* Start *

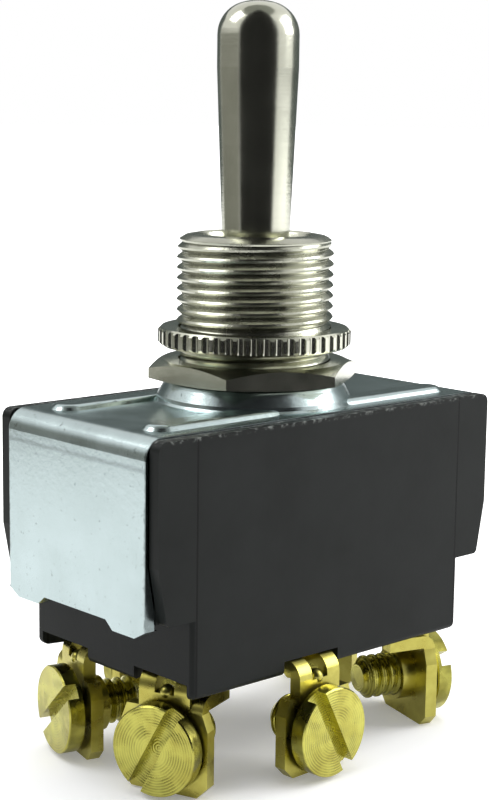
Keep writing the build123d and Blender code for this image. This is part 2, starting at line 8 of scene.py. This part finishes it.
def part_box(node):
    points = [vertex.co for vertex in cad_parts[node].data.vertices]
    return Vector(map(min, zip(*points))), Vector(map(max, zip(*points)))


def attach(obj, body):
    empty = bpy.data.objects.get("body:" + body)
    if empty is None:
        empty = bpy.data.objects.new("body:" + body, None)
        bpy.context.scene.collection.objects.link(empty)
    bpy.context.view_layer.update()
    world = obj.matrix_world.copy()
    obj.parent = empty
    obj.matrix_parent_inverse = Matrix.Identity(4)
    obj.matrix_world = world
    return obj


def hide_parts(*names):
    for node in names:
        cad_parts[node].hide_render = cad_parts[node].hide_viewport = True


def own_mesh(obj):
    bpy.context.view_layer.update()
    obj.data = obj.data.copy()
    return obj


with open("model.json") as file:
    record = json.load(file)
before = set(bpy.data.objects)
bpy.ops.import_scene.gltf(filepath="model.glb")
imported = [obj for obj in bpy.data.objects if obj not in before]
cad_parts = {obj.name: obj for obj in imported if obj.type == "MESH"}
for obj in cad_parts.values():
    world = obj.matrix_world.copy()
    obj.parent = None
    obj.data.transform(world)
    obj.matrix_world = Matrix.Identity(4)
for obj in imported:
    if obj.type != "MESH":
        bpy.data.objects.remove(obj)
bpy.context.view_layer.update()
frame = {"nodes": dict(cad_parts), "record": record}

* End *

YOUR GOAL. Retype, exactly and only, the lines running from the one with "obj.matrix_world = Matrix.Identity(4)" through the final line of the listing above.

OUTPUT FOR THIS EXERCISE.
    obj.matrix_world = Matrix.Identity(4)
for obj in imported:
    if obj.type != "MESH":
        bpy.data.objects.remove(obj)
bpy.context.view_layer.update()
frame = {"nodes": dict(cad_parts), "record": record}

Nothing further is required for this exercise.